Finaliste du Grand Prix de littérature dramatique à deux reprises, pour Erwin Motor en 2013 et Suzy Storck en 2014, elle publie l’an dernier The Lulu Projekt, qui fait partie des quatre pièces sélectionnées cette année pour le prix Collidram des collégiens – une nomination qui lui fait particulièrement plaisir.

Rencontre.

Il y a peu, Libération s’interrogeait non sans provocation sur la nécessité des dramaturges.

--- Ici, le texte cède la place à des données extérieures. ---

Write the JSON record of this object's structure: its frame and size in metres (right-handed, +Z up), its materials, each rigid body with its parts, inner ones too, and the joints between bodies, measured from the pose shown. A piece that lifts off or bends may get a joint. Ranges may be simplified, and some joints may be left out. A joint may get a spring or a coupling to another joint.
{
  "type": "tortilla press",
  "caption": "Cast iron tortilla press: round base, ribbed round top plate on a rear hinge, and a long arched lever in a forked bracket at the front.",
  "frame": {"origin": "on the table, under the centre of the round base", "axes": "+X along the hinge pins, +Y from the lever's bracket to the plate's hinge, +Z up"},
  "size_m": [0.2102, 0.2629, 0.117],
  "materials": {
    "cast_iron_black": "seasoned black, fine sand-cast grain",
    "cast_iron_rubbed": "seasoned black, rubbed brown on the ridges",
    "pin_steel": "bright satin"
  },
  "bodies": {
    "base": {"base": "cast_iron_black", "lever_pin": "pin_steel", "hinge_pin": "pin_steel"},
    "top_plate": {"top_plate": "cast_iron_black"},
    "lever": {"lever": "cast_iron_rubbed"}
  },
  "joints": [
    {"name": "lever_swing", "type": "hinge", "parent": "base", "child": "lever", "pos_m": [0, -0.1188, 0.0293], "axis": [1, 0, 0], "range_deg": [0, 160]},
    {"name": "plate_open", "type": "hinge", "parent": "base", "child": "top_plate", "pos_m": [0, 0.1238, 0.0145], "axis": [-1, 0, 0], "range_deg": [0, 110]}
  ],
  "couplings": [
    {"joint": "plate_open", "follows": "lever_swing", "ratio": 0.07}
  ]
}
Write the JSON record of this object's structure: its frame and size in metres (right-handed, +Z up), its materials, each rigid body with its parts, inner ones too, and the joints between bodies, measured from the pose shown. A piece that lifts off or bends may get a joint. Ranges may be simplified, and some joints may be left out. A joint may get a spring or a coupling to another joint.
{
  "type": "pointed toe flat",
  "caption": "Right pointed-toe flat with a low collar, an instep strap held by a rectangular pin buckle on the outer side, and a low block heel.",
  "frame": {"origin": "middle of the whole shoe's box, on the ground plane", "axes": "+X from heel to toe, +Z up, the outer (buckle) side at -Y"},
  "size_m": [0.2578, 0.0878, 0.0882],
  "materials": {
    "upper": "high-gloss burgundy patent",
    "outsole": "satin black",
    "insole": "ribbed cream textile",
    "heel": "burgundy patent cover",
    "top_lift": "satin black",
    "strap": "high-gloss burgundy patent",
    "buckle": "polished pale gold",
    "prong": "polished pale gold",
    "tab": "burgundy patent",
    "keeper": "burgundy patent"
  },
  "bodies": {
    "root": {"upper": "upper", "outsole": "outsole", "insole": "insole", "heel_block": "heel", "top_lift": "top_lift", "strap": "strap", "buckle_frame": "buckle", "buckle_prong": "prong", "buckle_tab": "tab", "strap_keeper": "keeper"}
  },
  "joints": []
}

Comment voyez-vous la place de l’auteur contemporain dans le paysage théâtral français ?

Nous sommes à l’extrême-pointe de la précarité, dans la mesure où nous sommes dans la « macronisation » ultime. Cela pourrait ne pas concerner que les auteurs, à terme, mais aussi l’ensemble des intermittents : le régime de l’intermittence pourrait basculer dans ce non-statut qui est celui de l’auteur. La tendance est à vouloir faire disparaître ce régime et toute forme d’indemnisation des jours non travaillés, au profit d’une absolue flexibilité, de sorte qu’aucune solidarité ne soit possible. Il existe heureusement des corporations suffisamment fortes pour résister à cette tendance. Nous, auteurs, ne faisons que payer des charges, sans participer à cette solidarité interprofessionnelle, si bien que lorsqu’il n’y pas de travail, il n’y a pas d’indemnisation. Nous avons exactement le même statut qu’un artisan lambda.

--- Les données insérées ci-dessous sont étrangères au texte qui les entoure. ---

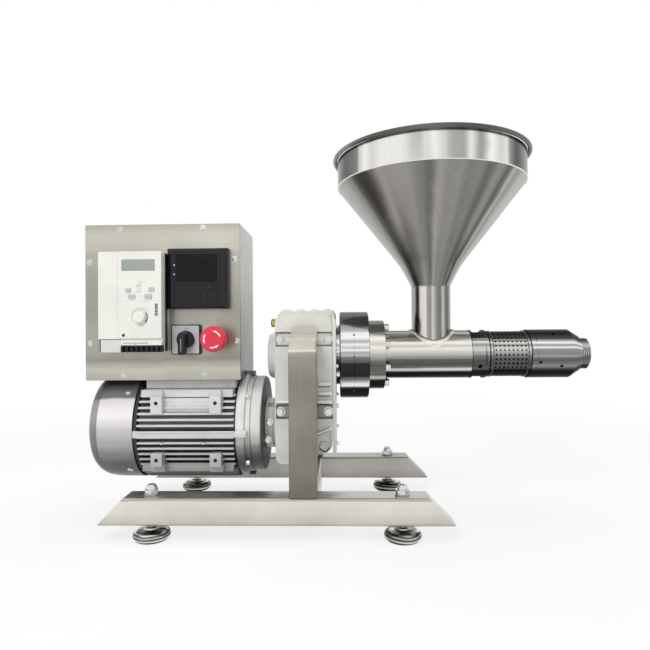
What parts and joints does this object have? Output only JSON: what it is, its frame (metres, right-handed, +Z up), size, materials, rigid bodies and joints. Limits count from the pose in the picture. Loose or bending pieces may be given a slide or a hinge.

Magali Mougel, The Lulu Projekt, Espaces 34 (couverture)Sauf qu’un dramaturge, s’il parvient à publier un texte et à vendre 800 exemplaires, est déjà « au sommet » de ses capacités…

Oui, c’est certain. Cela représente souvent pour nous, au mieux, un demi-treizième mois. Encore faut-il être lu par des scolaires pour que les livres se vendent ! C’est sûr que, dès lors que tes textes sont étudiés en classe, tu vends du livre, ou lorsqu’il s’agit d’un spectacle qui tourne beaucoup. Mais cela reste en général destiné au jeune public.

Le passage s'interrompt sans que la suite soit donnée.